Et puis rebelote : c’est reparti pour un mois de lectures jusqu’au comité suivant.
Mais souvent j’en ai marre. Je sature. C’est trop lourd, trop contraignant… J’ai tellement de travail à côté à la librairie, si peu de temps pour le reste. Sans compter la production qui me lasse. Tant de sujets rebattus dans les documentaires, tant d’albums mal ficelés, de romans sans style. J’ai peur d’être blasée, d’être passée du côté obscur des vieux cons qui pensent que c’était mieux avant… Alors ce coup-ci, basta, ce sera mon dernier comité. 
Et puis la date approche et c’est toujours la même histoire : je me remets à mes lectures comme une acharnée, je feuillette, je bachotte, je survole et j’ai peur de passer à côté d’un truc. Alors je reprends tout depuis le début et je m’attèle à mes analyses en m’appliquant comme une bonne élève. Et toujours je pense aux auteurs derrière le livre : s’ils l’ont fait, c’est bien qu’ils y ont mis leur coeur, qu’ils avaient quelque chose à dire ?

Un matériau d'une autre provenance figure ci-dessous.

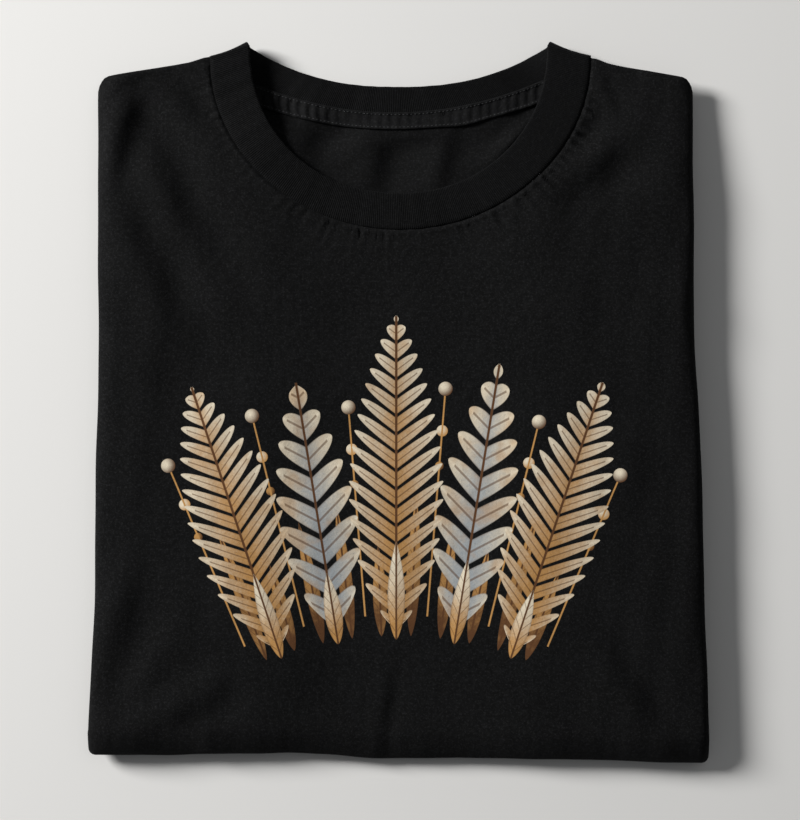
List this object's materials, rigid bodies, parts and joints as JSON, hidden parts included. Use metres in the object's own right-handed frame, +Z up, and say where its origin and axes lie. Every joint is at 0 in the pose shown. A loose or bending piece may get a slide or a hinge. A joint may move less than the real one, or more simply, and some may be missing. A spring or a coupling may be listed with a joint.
{
  "type": "folded crew-neck T-shirt",
  "caption": "Short-sleeved crew-neck T-shirt of washed black jersey, folded flat for a shelf and lying face up, with a leaf print on the chest.",
  "frame": {"origin": "on the table, under the middle of the folded shirt", "axes": "+Z up, +Y towards the collar, +X to the right seen from above"},
  "size_m": [0.354, 0.4107, 0.0186],
  "materials": {
    "jersey": "washed black cotton jersey, matte and faintly fuzzy",
    "rib": "black one-by-one rib knit, matte",
    "tape": "black cotton neck tape, matte",
    "thread": "black sewing thread with a slight sheen",
    "print": "soft water-based ink in cream and ochre, matte"
  },
  "bodies": {
    "root": {"back_bottom_fold": "jersey", "back_chest": "jersey", "back_hem": "jersey", "back_shoulder_left": "jersey", "back_shoulder_right": "jersey", "back_side_lower_left": "jersey", "back_side_lower_right": "jersey", "back_side_upper_left": "jersey", "back_side_upper_right": "jersey", "back_underside": "jersey", "back_yoke": "jersey", "collar_back": "rib", "collar_front": "rib", "front_bottom_fold": "jersey", "front_chest": "jersey", "front_hem": "jersey", "front_shoulder_left": "jersey", "front_shoulder_right": "jersey", "front_side_lower_left": "jersey", "front_side_lower_right": "jersey", "front_side_upper_left": "jersey", "front_side_upper_right": "jersey", "front_underside": "jersey", "neck_tape": "tape", "sleeve_hem_left": "jersey", "sleeve_hem_right": "jersey", "sleeve_left": "jersey", "sleeve_right": "jersey"}
  },
  "joints": []
}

La veille du jour J, je me rends compte que j’ai un peu hâte de retrouver tout le monde. Toutes ces nanas + le garçon qui ne sont pas vraiment des amis, mais un peu plus tout de même que de simples collègues de travail. Chacune (pardon Baptiste) connaît un peu la vie des autres, on prend des  nouvelles, on se raconte par bribes à l’heure du repas. Les deuils, les naissances, les séparations, les parents qui se font vieux, les histoires d’amour qui démarrent et celles qui flanchent.

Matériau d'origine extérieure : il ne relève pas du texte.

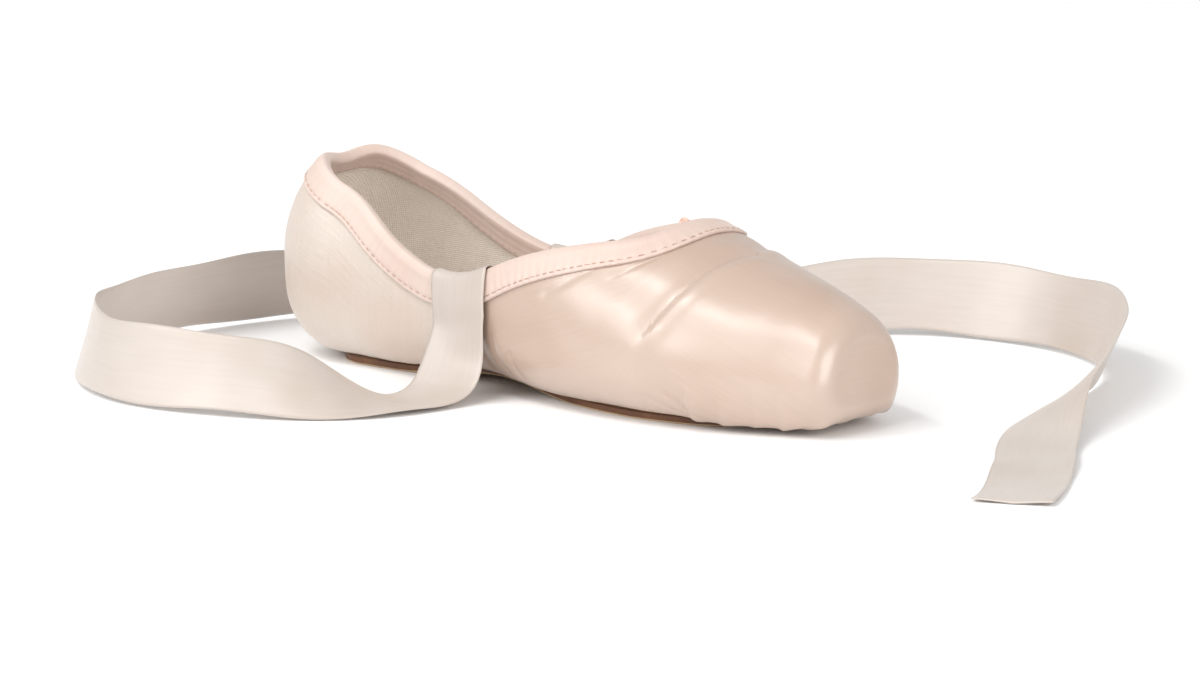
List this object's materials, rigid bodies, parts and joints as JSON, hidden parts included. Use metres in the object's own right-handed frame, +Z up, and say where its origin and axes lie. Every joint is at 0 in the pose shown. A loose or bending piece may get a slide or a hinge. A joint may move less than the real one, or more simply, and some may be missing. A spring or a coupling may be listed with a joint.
{
  "type": "pointe shoe",
  "caption": "Ballet pointe shoe: hollow satin upper with a flat stiffened toe, folded casing, narrow leather sole, insole and two loose ribbons.",
  "frame": {"origin": "on the floor, under the middle of the shoe's length and width", "axes": "+X towards the toe, +Y to the shoe's left, +Z up"},
  "size_m": [0.383, 0.2714, 0.0668],
  "materials": {
    "satin": "glossy pale peach-pink satin",
    "binding": "matt pale pink cotton casing",
    "seam": "pale thread",
    "leather": "matt brown sole leather",
    "insole": "matt cotton sock lining",
    "ribbon": "cream satin ribbon with woven edges",
    "cord": "matt pink cotton cord"
  },
  "bodies": {
    "root": {"upper": "satin", "binding": "binding", "side_seam_left": "seam", "side_seam_right": "seam", "back_seam": "seam", "outsole": "leather", "insole": "insole", "drawstring": "cord", "ribbon_left": "ribbon", "ribbon_right": "ribbon"}
  },
  "joints": []
}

Pour toutes ces raisons, les mois et les réunions s’enchainent, les années passent et depuis vingt ans maintenant (au secours !…)  ce comité fait entièrement partie de ma vie professionnelle et par ricochet de ma vie tout court. Alors lorsque je serai très  très vieille, dans très très très longtemps, je pense que je me souviendrai encore de mon premier livre analysé et de quelques autres pépites découvertes au fil de mes lectures. Je sais que je me souviendrai surtout de plein de prénoms, de moments partagés et de franches parties de rigolade. Le reste après tout n’est que littérature.